▶ AIM
Each line from the start of the data below through the one containing "FUR[column](away) for column" must be reproduced exactly.

▶ GIVEN INFORMATION
-*-
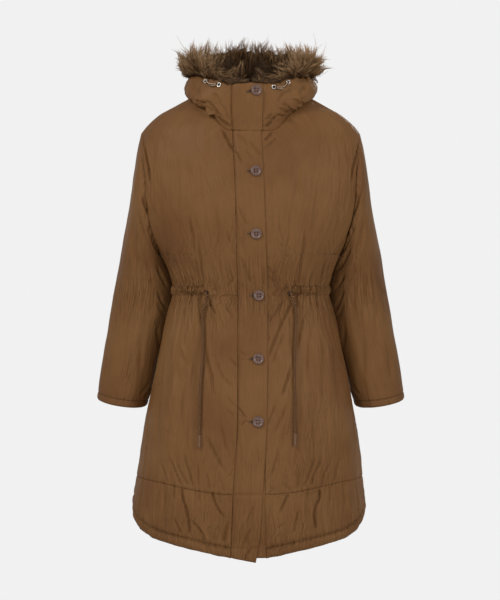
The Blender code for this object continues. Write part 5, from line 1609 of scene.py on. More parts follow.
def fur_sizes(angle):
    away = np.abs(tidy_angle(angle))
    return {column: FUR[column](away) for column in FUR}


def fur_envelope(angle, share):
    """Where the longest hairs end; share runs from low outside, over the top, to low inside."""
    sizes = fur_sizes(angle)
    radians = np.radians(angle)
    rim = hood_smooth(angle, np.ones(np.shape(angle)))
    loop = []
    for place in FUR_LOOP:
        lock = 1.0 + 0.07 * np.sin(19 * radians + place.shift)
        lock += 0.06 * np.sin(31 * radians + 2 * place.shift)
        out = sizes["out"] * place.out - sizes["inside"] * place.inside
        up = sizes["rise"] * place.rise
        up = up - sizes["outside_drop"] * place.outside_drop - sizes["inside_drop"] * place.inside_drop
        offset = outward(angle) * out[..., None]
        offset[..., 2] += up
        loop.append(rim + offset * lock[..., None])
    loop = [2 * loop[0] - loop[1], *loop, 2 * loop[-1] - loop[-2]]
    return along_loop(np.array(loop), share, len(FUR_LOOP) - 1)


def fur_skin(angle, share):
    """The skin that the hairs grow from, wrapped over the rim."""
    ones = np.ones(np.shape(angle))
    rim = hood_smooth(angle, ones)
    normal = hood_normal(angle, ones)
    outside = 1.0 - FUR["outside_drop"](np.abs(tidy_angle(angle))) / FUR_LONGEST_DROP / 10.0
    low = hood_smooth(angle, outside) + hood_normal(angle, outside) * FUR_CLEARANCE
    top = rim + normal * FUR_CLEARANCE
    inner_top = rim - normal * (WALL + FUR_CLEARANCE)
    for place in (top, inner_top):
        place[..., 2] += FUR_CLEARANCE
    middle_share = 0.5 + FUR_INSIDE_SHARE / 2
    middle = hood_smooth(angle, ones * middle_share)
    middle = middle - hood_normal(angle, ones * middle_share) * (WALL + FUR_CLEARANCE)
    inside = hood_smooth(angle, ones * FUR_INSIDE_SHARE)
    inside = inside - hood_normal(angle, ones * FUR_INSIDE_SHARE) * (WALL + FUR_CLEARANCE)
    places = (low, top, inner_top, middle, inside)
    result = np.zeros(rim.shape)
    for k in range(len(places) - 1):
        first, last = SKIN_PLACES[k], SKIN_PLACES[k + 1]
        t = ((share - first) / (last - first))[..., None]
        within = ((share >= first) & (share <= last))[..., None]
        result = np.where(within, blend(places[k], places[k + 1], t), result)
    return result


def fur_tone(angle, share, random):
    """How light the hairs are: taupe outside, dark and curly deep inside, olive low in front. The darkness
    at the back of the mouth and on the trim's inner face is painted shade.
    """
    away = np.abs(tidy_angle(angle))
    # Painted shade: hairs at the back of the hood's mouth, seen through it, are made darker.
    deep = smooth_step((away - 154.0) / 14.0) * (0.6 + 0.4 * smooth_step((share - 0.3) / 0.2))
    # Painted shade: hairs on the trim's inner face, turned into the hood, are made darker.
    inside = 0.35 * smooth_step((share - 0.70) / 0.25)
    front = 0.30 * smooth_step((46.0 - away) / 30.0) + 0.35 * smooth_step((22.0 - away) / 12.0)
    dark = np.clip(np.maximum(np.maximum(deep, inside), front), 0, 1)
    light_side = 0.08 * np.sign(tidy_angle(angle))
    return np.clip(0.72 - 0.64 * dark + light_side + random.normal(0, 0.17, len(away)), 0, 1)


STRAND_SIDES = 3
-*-
▶ TASK ANSWER
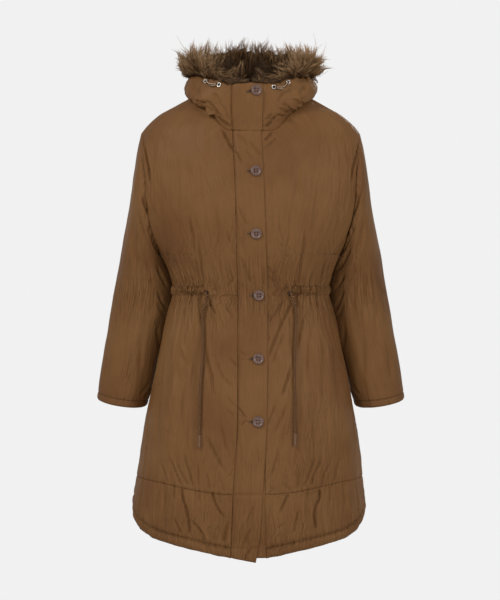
The Blender code for this object continues. Write part 5, from line 1609 of scene.py on. More parts follow.
def fur_sizes(angle):
    away = np.abs(tidy_angle(angle))
    return {column: FUR[column](away) for column in FUR}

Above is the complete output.